Record labels aren't reasonable when it comes to the online space by any stretch of the imagination. Spotify gives them most of its revenue, Apple, despite being the biggest music retailer in the world, still can't throw its weight around like it can in other areas.
But nobody has it worse than Google and for good reason. That's because nobody has the power to do something that the record labels want more than anything, to stop piracy.
OK, Google doesn't really have the power to stop piracy, but record label execs are so far removed from reality that they truly believe Google can press a button and "poof" no more piracy.
Unfortunately, Google has been caving into the pressure. It started censoring search suggestions and more recently, it started demoting sites that receive a lot of DMCA takedown requests. This despite the fact that most of those requests are bogus or erroneous.
But it's never enough
, so despite these compromises, Google is still having a hard time getting record labels to allow its cloud music service to offer a "match" system.

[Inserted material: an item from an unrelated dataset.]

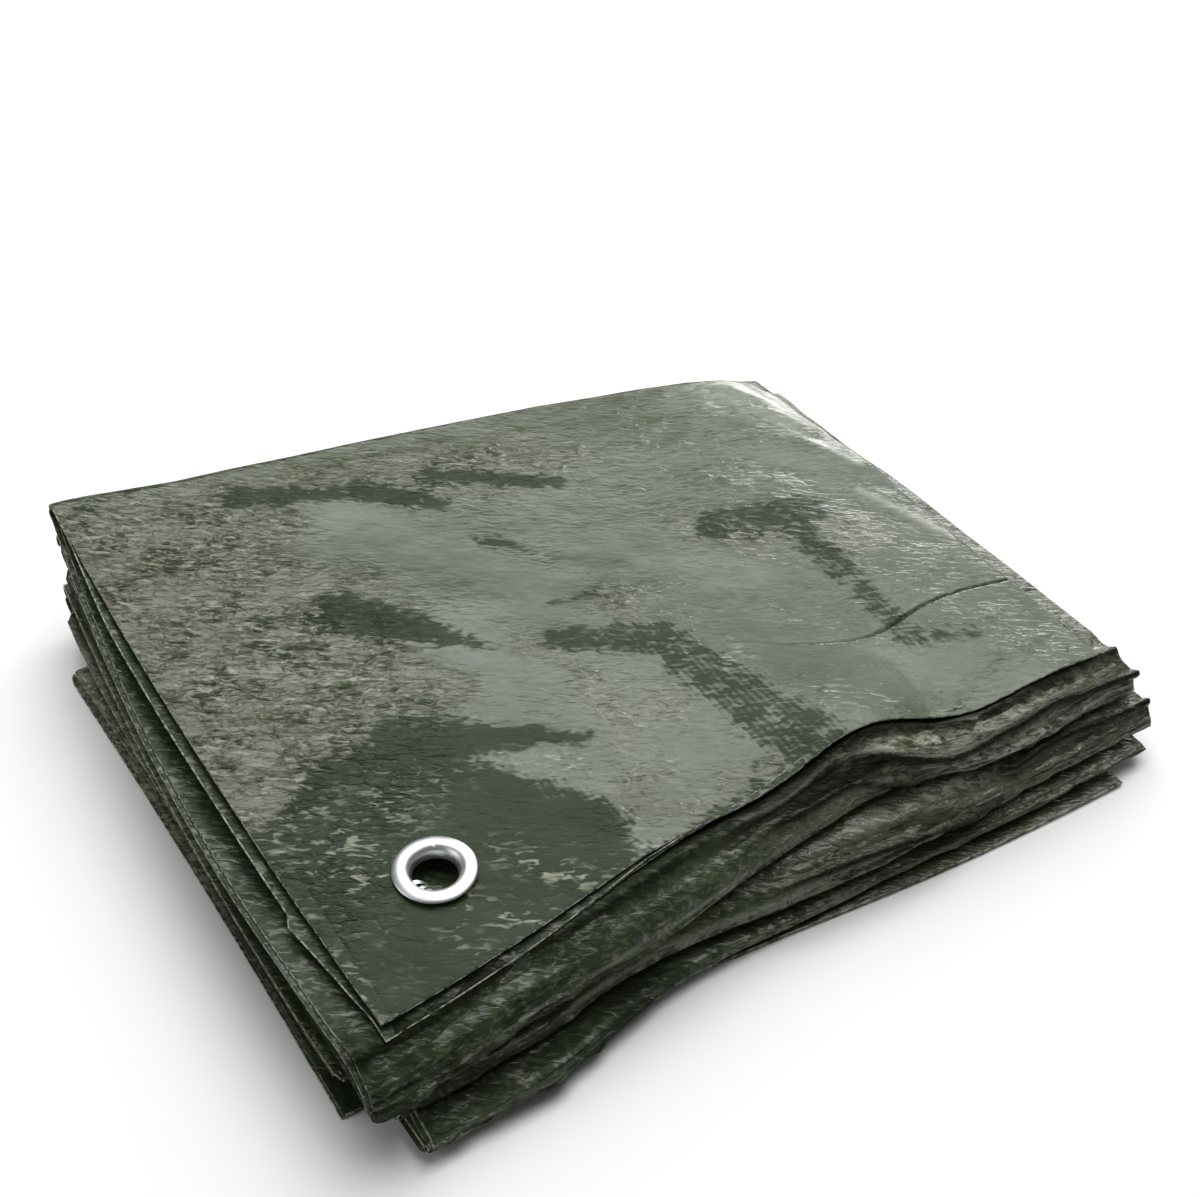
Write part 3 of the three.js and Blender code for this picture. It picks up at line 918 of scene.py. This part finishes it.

With music match, the app scans a user's computer for music and simply adds what it finds to his or her account without having to upload it all in the first place.
iTunes Match does this and Amazon's cloud service started offering the same more recently. Google can't do it yet since it's got two more record labels to get on board.
The fact that it got Universal Music Group and Sony Music Entertainment to sign, as the latest rumors
say, is good news enough.
The problem seems to be, as always, the price. Google wants to offer the service for free, whereas both Apple and Amazon charge for theirs. Not that they wanted to, but they pay for the license to match the music. Google will have to pay as well, but it's trying to bring down the price so it can offer the service for free.